Doctor: The heartbreaking Covid cases I'm seeing
Opinion by Janice Blanchard
The summer got off to a fun start. As vaccines became increasingly accessible, many of us had a sense of relief. But somehow America has hit a wall: Only around 50% of the country is fully vaccinated, well below the target set by President Biden earlier in the summer. On Tuesday, however, the Biden Administration made a big announcement. They are once again recommending that masks be worn inside in areas where rates of transmission are considered "high" or "substantial," and on Thursday, they are expected to announce that federal workers and contractors will be required to be vaccinated or get tested regularly, according to CNN reporting. This follows closely New York City and California's plans to do the same for government workers.
These new requirements make a lot of sense to me as an emergency medicine physician. The threat of increased infections is real due the spread of the highly contagious Delta variant -- I have seen it firsthand. As the first day of summer came around, weeks had passed, and I had not seen a single Covid case. Now, I am treating patients with the disease daily.
This time, things seem different. Last year, it was the elderly and patients with co-morbid conditions who came into my care, gravely ill from the virus. Now, the cases I see are mainly among young healthy people, some who are presenting with life threatening complications due to the virus.
Treating a young person who is critically ill from a preventable illness is particularly heartbreaking. Most are unvaccinated. While those who are vaccinated are still at risk, they generally have less severe disease.
I worry about how we can get over this wall. Sadly, I fear that only experiencing the disease in themselves or others close to them will be what changes the mind of the unvaccinated. This is a terrible public health strategy.
The Biden Administration's plan seems to be the only logical step for addressing the persistent challenge of vaccinating a population thus far reluctant to get immunized. Vaccinations have to be incorporated as part of normal social behavior to overcome the pervasive problem of hesitancy.
Adding a vaccine requirement helps do this. Just look at the history of the measles vaccine. During the Carter administration, when vaccine mandates were required for school children, vaccination rates in this population soared to 90% and public health officials saw a clear path towards eradication.
Many skeptics are already gearing up to oppose the presumed restrictions that mask requirements and vaccine mandates impose. But perhaps they forgot what things were like last summer. It was bad. Hospitals had shortages of ICU beds. Caregivers faced inadequate personal protective equipment. People died alone in their hospital rooms.
Lately, I have been feeling a sense of dread as I recall these past experiences. As the world starts creeping back to "normal," there is something deep, dark, and destructive lingering on the horizon. I hear the song from Jaws that played just as the shark attacks the unwitting swimmer or diver enjoying their vacation in that big blue ocean.

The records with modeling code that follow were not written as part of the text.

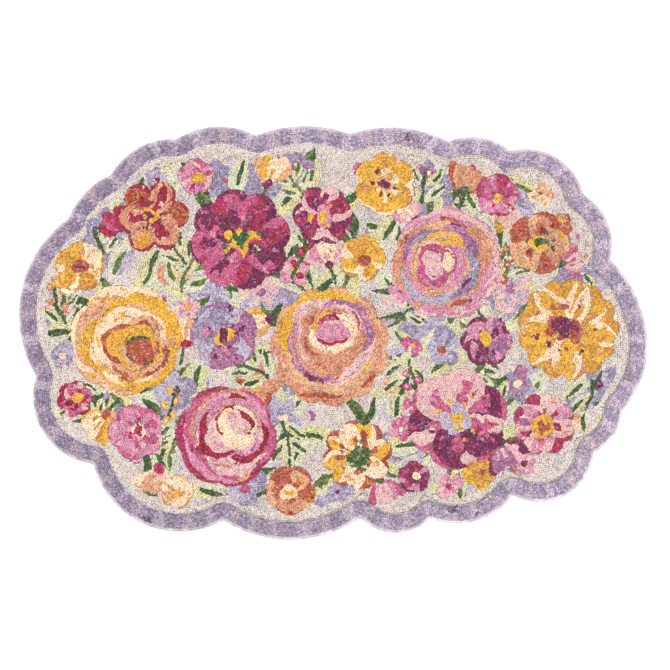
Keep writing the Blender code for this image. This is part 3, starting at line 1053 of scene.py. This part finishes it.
def heathered(chart, cells, border, draw):
    """The colour of each loop's yarn, mixed with its partner's."""
    palette = srgb_to_linear([yarn.colour for yarn in YARNS])
    partner = np.array([YARN_CODE[yarn.partner] for yarn in YARNS])
    yarn = chart.yarn[cells]
    drift = 0.26 * (0.5 + 0.5 * chart.noise(34, 30)[cells])
    speck = (draw.uniform(0, 1, len(yarn)) < 0.13) * np.where(border, 0.34, 0.50)
    share = np.clip(drift + 0.12 * chart.noise(7, 31)[cells] + speck, 0, 1)
    colours = blend(palette[yarn], palette[partner[yarn]], share[:, None])
    grey = (yarn == YARN_CODE["ground"]) & (chart.noise(40, 32)[cells] > 0.25)
    colours[grey] = blend(colours[grey], palette[YARN_CODE["ground_grey"]], 0.45)
    return colours


def yarn_colours(chart, places, rim):
    """Each loop's colour: heathered, lighter or darker by chance, flecked, and pale at the rim. Painted
    light on top: the border paler at the right and darker at the left, painted shade down in the line
    between border and field, and the rim paler at the lower right.
    """
    draw = np.random.default_rng(12)
    count = len(places)
    cells = cells_of(places)
    x, y = places[:, 0], places[:, 1]
    border = rim < BORDER_WIDTH
    colours = heathered(chart, cells, border, draw)
    darkness = 1 - colours.mean(axis=1)
    spread = 0.03 + 0.42 * darkness ** 2.6
    colours *= np.exp(spread * np.clip(draw.standard_normal(count), -2.2, 2.0) - spread ** 2 / 2)[:, None]
    paler = 1 + 0.05 * chart.noise(18, 33)[cells]
    # Painted light: the border's yarn is painted paler at the right and darker at the left
    paler[border] *= 1 + BORDER_PAINTED_LIGHT * np.clip((x + 0.4 * y)[border] / 280, -1, 0.8)
    # Painted shade down in the line between border and field, deepest at the lower right
    deep = np.exp(-((rim - BORDER_WIDTH) / 2.0) ** 2) * (0.75 + 0.25 * chart.noise(22, 36)[cells])
    colours *= (paler * (1 - LINE_SHADE * line_depth(x, y) * deep))[:, None]
    fleck = (draw.uniform(0, 1, count) < 0.07) * draw.uniform(0.1, 0.42, count)
    dark = darkness > 0.62
    fleck *= np.where(dark, darkness ** 2, np.clip(1.6 * darkness, 0.35, 0.8))
    colours = blend(colours, np.where(dark[:, None], PALE_FLECK, DARK_FLECK), fleck[:, None])
    rim_pale_share = EDGE_PALENESS * np.clip(1 - rim / EDGE_WIDTH, 0, 1) * (1 + 0.6 * chart.noise(9, 35)[cells])
    # Painted light: the rim is painted paler towards the lower right, away from the key light
    rim_pale_share = np.clip(rim_pale_share * (1 + 0.4 * np.clip((x * 0.6 - y * 0.8) / 250, -1, 1)), 0, 1)
    pale_edge = srgb_to_linear(YARNS[YARN_CODE["pale_edge"]].colour)
    return np.clip(blend(colours, pale_edge, rim_pale_share[:, None]), 0, 1)


def seat_stitches(stitches):
    """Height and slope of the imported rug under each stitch."""
    packed = bpy.data.objects[RUG].data
    tree = BVHTree.FromPolygons([vertex.co for vertex in packed.vertices],
                                [tuple(face.vertices) for face in packed.polygons])
    down = Vector((0, 0, -1))
    tops = np.zeros(len(stitches))
    normals = np.zeros((len(stitches), 3))
    for index, (x, y) in enumerate(stitches[:, :2].tolist()):
        place, normal, _, _ = tree.ray_cast(Vector((x * MM, y * MM, 0.1)), down)
        if place is None:
            place, normal, _, _ = tree.find_nearest(Vector((x * MM, y * MM, 0.006)))
        tops[index] = place.z / MM
        normals[index] = normal
    return tops, normals


def unit(vectors):
    """Vectors brought to length 1."""
    return vectors / np.linalg.norm(vectors, axis=1, keepdims=True)


def loop_frames(directions, normals, draw):
    """Axes of each loop: along its row, across it, and up with a small lean."""
    count = len(directions)
    up = unit(normals + draw.normal(0, 0.10, (count, 3)) * [1, 1, 0])
    turn = directions + draw.normal(0, 0.22, count)
    along = np.c_[np.cos(turn), np.sin(turn), np.zeros(count)]
    along = unit(along - up * (along * up).sum(axis=1, keepdims=True))
    return along, np.cross(up, along), up


def place_loops(template, centres, frames, draw):
    """Points of every loop, each of a slightly different size and shape."""
    along, across, up = frames
    count = len(centres)
    size = draw.uniform(0.92, 1.10, (count, 1, 1))
    height = LOOP_DEPTH * draw.uniform(0.88, 1.10, (count, 1))
    wobble = 1 + draw.normal(0, 0.045, (count, len(template.points), 2))
    local = template.points[None, :, :2] * size * wobble
    spread = local[..., :1] * along[:, None] + local[..., 1:] * across[:, None]
    places = centres[:, None] + spread + template.points[None, :, 2:] * height[:, None] * up[:, None]
    places[..., 2] = np.maximum(places[..., 2], FLOOR_GAP)
    return places


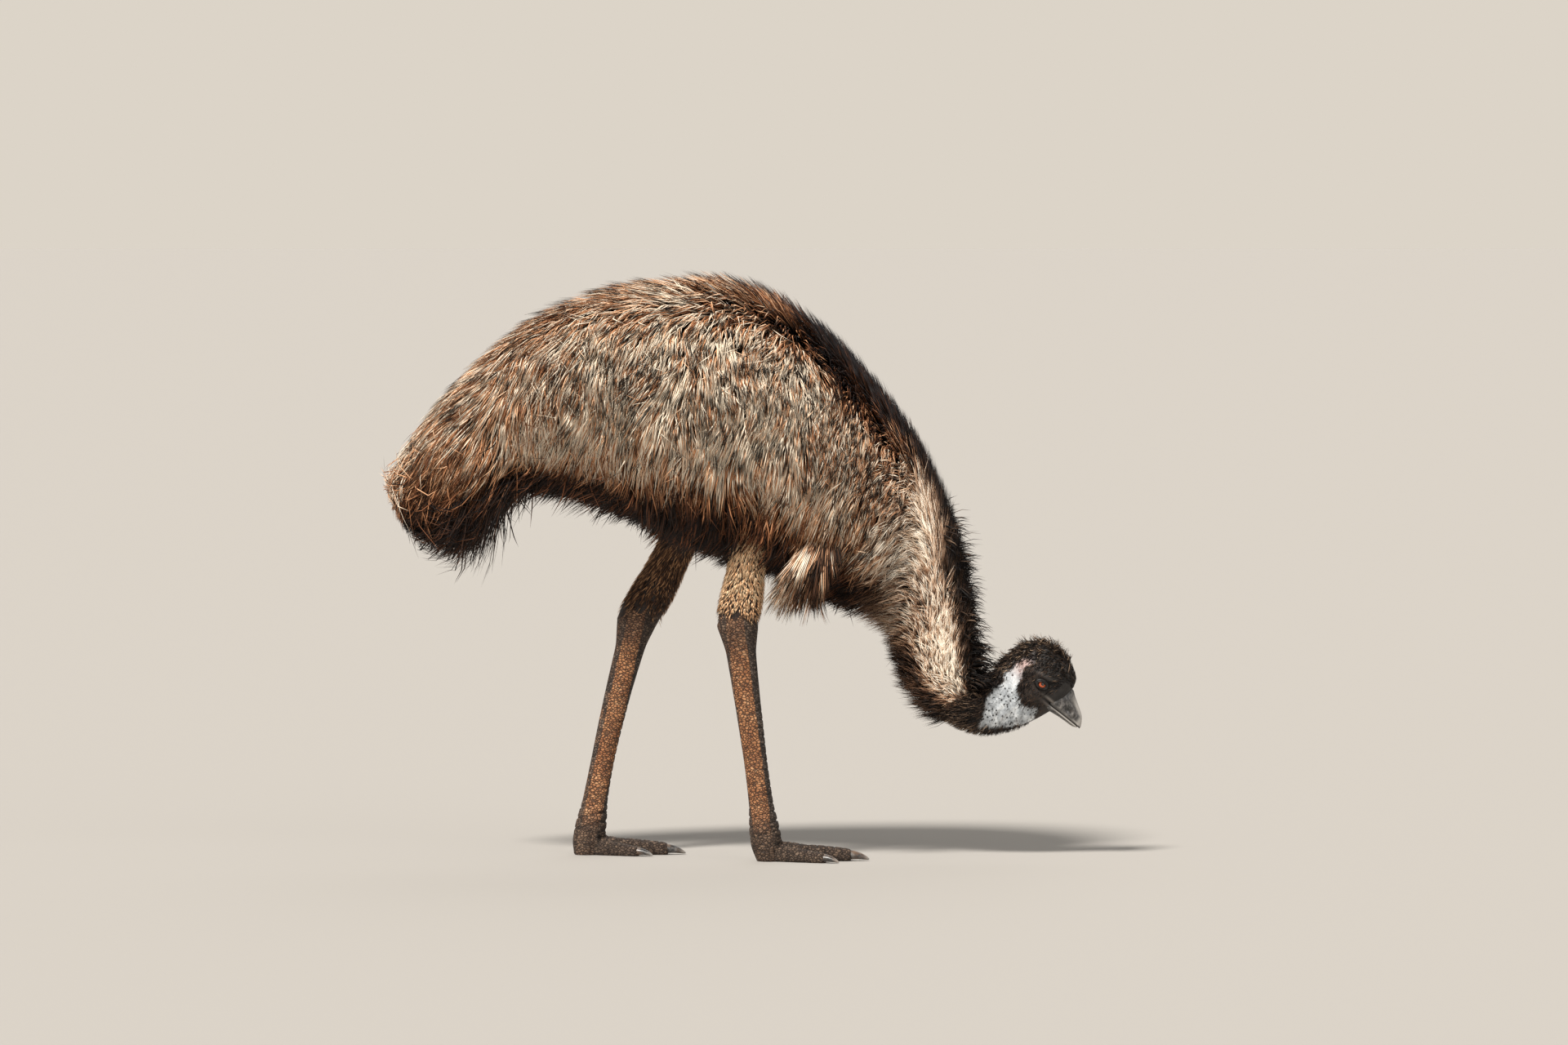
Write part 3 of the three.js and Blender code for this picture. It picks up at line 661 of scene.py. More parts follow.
class Graph:
    """A node tree while it is being made."""

    def __init__(self, tree: bpy.types.NodeTree) -> None:
        """Starts on an empty tree."""
        self.tree = tree
        tree.nodes.clear()

    def feed(self, socket: Socket, value: Feed) -> None:
        """Links a socket to another, or sets its value.

        Args:
            socket: The socket that takes it.
            value: The other socket, or the value.
        """
        if isinstance(value, Socket):
            self.tree.links.new(value, socket)
        else:
            socket.default_value = value

    def node(self, kind: str, feeds: Feeds, **settings: object) -> bpy.types.Node:
        """Adds a node.

        Args:
            kind: Its type.
            feeds: What its inputs take, by name or number.
            settings: Its own settings.

        Returns:
            The node.
        """
        made = self.tree.nodes.new(kind)
        for key, value in settings.items():
            setattr(made, key, value)
        for key, value in feeds.items():
            self.feed(made.inputs[key], value)
        return made

    def math(self, operation: str, a: Feed, b: Feed = 0.0, clamp: bool = False) -> Socket:
        """One sum on two numbers."""
        return self.node("ShaderNodeMath", {0: a, 1: b}, operation=operation, use_clamp=clamp).outputs[0]

    def plus(self, a: Feed, b: Feed, clamp: bool = False) -> Socket:
        """Two numbers added."""
        return self.math("ADD", a, b, clamp)

    def minus(self, a: Feed, b: Feed, clamp: bool = False) -> Socket:
        """One number less another."""
        return self.math("SUBTRACT", a, b, clamp)

    def times(self, a: Feed, b: Feed, clamp: bool = False) -> Socket:
        """Two numbers multiplied."""
        return self.math("MULTIPLY", a, b, clamp)

    def band(self, value: Feed, low: Feed, high: Feed, bottom: float = 0.0, top: float = 1.0) -> Socket:
        """A smooth rise between two values."""
        feeds: Feeds = {0: value, 1: low, 2: high, 3: bottom, 4: top}
        return self.node("ShaderNodeMapRange", feeds, interpolation_type="SMOOTHSTEP").outputs[0]

    def mix(self, share: Feed, a: Feed, b: Feed) -> Socket:
        """A mix of two colours."""
        return self.node("ShaderNodeMix", {0: share, 6: a, 7: b}, data_type="RGBA").outputs[2]

    def ramp(self, value: Feed, stops: Sequence[tuple[float, int, int, int]]) -> Socket:
        """Reads a colour from a ramp.

        Args:
            value: Where to read.
            stops: The place of each stop, and its red, green and blue from 0 to 255.

        Returns:
            The colour.
        """
        made = self.node("ShaderNodeValToRGB", {0: value})
        steps = made.color_ramp.elements
        while len(steps) < len(stops):
            steps.new(0.5)
        for step, (place, *colour) in zip(steps, stops):
            step.position = place
            step.color = tone(*colour)
        return made.outputs[0]

    def noise(self, where: Feed, scale: Feed, detail: float = 3.0, rough: float = 0.55) -> Socket:
        """Smooth noise in space, from 0 to 1."""
        feeds: Feeds = {"Vector": where, "Scale": scale, "Detail": detail, "Roughness": rough}
        return self.node("ShaderNodeTexNoise", feeds).outputs[0]

    def cells(self, where: Feed, scale: Feed, feature: str, output: str) -> Socket:
        """A pattern of cells in space."""
        feeds: Feeds = {"Vector": where, "Scale": scale}
        return self.node("ShaderNodeTexVoronoi", feeds, feature=feature).outputs[output]

    def attribute(self, name: str, output: str) -> Socket:
        """A named value of the mesh."""
        made = self.node("ShaderNodeAttribute", {}, attribute_name=name, attribute_type="GEOMETRY")
        return made.outputs[output]

    def parts(self, vector: Socket) -> list[Socket]:
        """The three numbers of a vector."""
        return list(self.node("ShaderNodeSeparateXYZ", {0: vector}).outputs)

    def three(self, name: str) -> list[Socket]:
        """The three numbers of a named vector of the mesh."""
        return self.parts(self.attribute(name, "Vector"))

    def place(self) -> Socket:
        """Object coordinates."""
        return self.node("ShaderNodeTexCoord", {}).outputs["Object"]

    def stretched(self, where: Feed, scale: Sequence[float]) -> Socket:
        """Coordinates drawn out by a share along each axis."""
        return self.node("ShaderNodeMapping", {"Vector": where, "Scale": scale}).outputs[0]


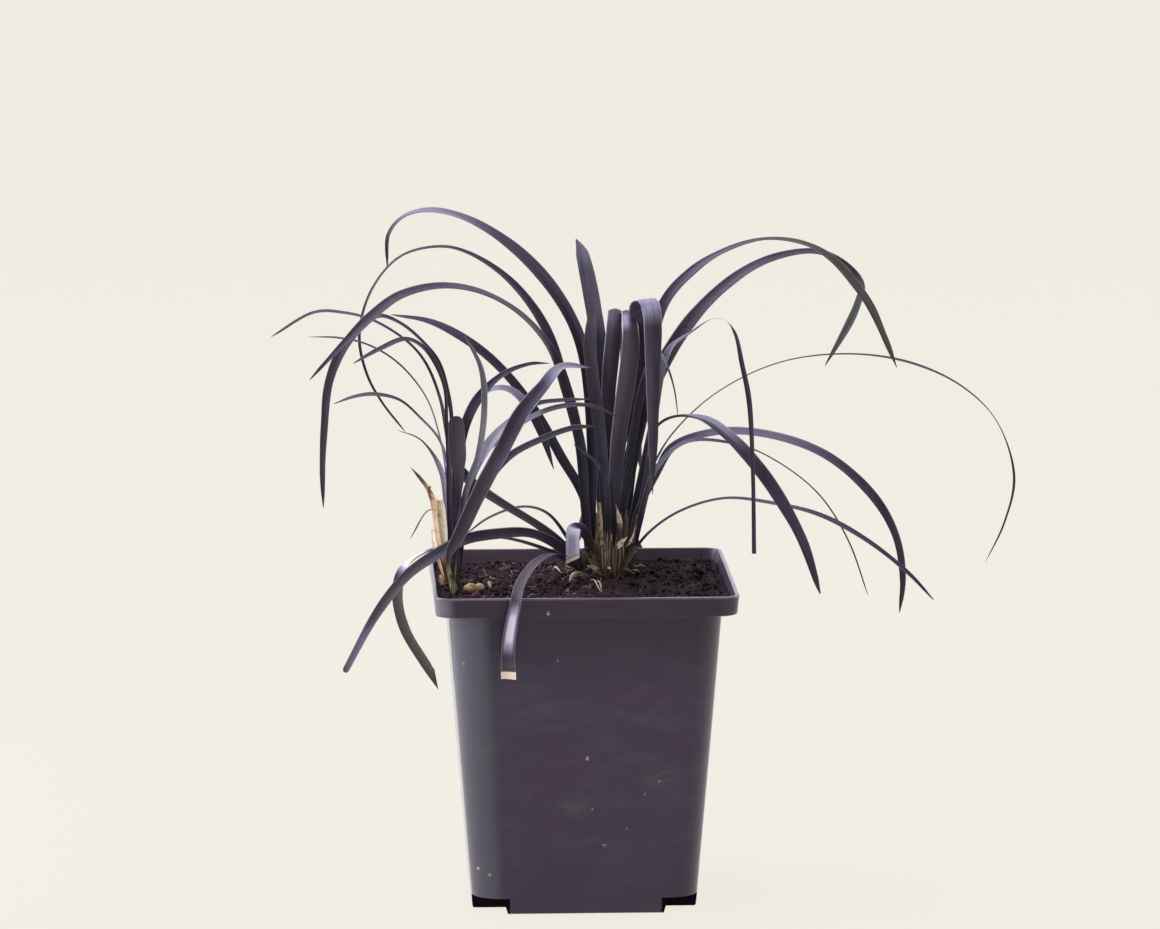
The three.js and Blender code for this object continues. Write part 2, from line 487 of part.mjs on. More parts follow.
function makeSoil() {
  const blocks = cornerBlocks(WALL + SOIL_GAP, FOOT_HEIGHT + WALL + SOIL_GAP);
  let soil = cavity(SOIL_GAP, POT_HEIGHT + 1).subtract(blocks).intersect(soilBlock());
  for (const each of shoots) {
    soil = soil.subtract(stemHole(each));
  }
  soil = soil.subtract(tuberBody(HOLE_GAP));
  return part('potting_soil', geometryOf(soil), SOIL_COLOUR, 1);
}

const tuber = part('tuber_yellow', geometryOf(tuberBody(0)), TUBER_COLOUR, 0.6);

export default new THREE.Group().add(makePot(), makeSoil(), ...shoots.map(makeShoot), tuber);
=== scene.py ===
"""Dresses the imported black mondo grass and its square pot.

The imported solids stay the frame: every leafy shoot is drawn again as finer blades along the
same points, the pot and the soil get their moulded and crumbly surfaces, and the small things
on the soil are added. Lengths in the tables are millimetres, and meshes are made in metres.
"""

import logging
import math
import random
from collections.abc import Iterable, Sequence
from dataclasses import dataclass
from enum import Enum
from functools import cache

import bmesh
import bpy
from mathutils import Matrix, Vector, noise


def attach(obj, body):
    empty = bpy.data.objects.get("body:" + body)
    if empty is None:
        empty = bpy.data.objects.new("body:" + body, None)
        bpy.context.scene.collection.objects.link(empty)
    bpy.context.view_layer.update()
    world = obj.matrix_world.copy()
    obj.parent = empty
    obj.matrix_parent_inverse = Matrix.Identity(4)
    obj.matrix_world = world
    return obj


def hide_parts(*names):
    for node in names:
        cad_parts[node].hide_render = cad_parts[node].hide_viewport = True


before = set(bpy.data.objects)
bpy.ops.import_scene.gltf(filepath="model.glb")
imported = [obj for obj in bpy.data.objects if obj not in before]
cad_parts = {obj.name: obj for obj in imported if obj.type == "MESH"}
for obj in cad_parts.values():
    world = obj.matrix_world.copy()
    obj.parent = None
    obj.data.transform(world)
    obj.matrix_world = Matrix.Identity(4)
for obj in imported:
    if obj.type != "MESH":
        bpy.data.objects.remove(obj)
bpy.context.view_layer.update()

log = logging.getLogger("mondo_grass")

MM = 0.001
TURN = 2 * math.pi
BODY = "root"

Point = tuple[float, float, float]
Colour = tuple[float, float, float]
Sockets = dict[int | str, object]


# ---- Shader maths -----------------------------------------------------------------------
class Wire:
    """A socket whose operators and methods add the nodes that follow it."""

    def __init__(self, graph: "Graph", socket: bpy.types.NodeSocket) -> None:
        """Keeps the socket and the graph it belongs to."""
        self.graph = graph
        self.socket = socket

    def _math(self, operation: str, *values: "Wire | float") -> "Wire":
        """Adds one Math node over the given values."""
        return self.graph.add("ShaderNodeMath", {"operation": operation}, dict(enumerate(values)))

    def __add__(self, other: "Wire | float") -> "Wire":
        """Adds."""
        return self._math("ADD", self, other)

    def __sub__(self, other: "Wire | float") -> "Wire":
        """Subtracts."""
        return self._math("SUBTRACT", self, other)

    def __rsub__(self, other: float) -> "Wire":
        """Subtracts from a number."""
        return self._math("SUBTRACT", other, self)

    def __mul__(self, other: "Wire | float") -> "Wire":
        """Multiplies."""
        return self._math("MULTIPLY", self, other)

    def __pow__(self, other: float) -> "Wire":
        """Raises to a power."""
        return self._math("POWER", self, other)

    __radd__ = __add__
    __rmul__ = __mul__

    def wave(self) -> "Wire":
        """Takes the sine."""
        return self._math("SINE", self)

    def size(self) -> "Wire":
        """Drops the sign."""
        return self._math("ABSOLUTE", self)

    def over(self, low: float, high: float) -> "Wire":
        """Rises smoothly from 0 at low to 1 at high, or falls where low is the larger."""
        if low > high:
            return 1 - self.over(high, low)
        settings = {"interpolation_type": "SMOOTHSTEP"}
        return self.graph.add("ShaderNodeMapRange", settings, {0: self, 1: low, 2: high})

    def noise(self, scale: float = 1, detail: float = 3, roughness: float = 0.55) -> "Wire":
        """Noise of about 0.5, read where this vector says."""
        values = {"Vector": self, "Scale": scale, "Detail": detail, "Roughness": roughness}
        return self.graph.add("ShaderNodeTexNoise", {}, values)

    def cells(self, scale: float) -> "Wire":
        """The distance to the nearest of scattered points."""
        return self.graph.add("ShaderNodeTexVoronoi", {}, {"Vector": self, "Scale": scale})

    def scaled(self, *by: float) -> "Wire":
        """Stretches a vector by a factor for each axis."""
        return self.graph.add("ShaderNodeVectorMath", {"operation": "MULTIPLY"}, {0: self, 1: by})

    def split(self) -> "tuple[Wire, Wire, Wire]":
        """The three parts of a vector."""
        node = self.graph.add("ShaderNodeSeparateXYZ", {}, {0: self}).socket.node
        return tuple(Wire(self.graph, output) for output in node.outputs)

    def bump(self, strength: float, distance: float) -> "Wire":
        """A normal bent by this height."""
        values = {"Strength": strength, "Distance": distance, "Height": self}
        return self.graph.add("ShaderNodeBump", {}, values)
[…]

Maybe I have a flair for the dramatic. But remember, when the pandemic initially hit the United States, it was reported in just one man in his 30s in January 2020. In March 2020, the former president was concerned that 21 disembarking cruise ship passengers would cause the number of cases in our country to double. Covid now seems an ubiquitous part of our everyday life with over 34 million cases and 600,000 deaths. The number of new cases has the potential to rapidly increase, particularly as the Delta variant has become the predominant strain of Covid now being transmitted in the United States. As one public health expert announced, Delta is Covid on steroids.
We had it bad last spring. I am simply not ready to go back to how things were. Vaccine mandates and mask requirements make sense to me. Masks help protect us all. Let's all pitch in to end this pandemic.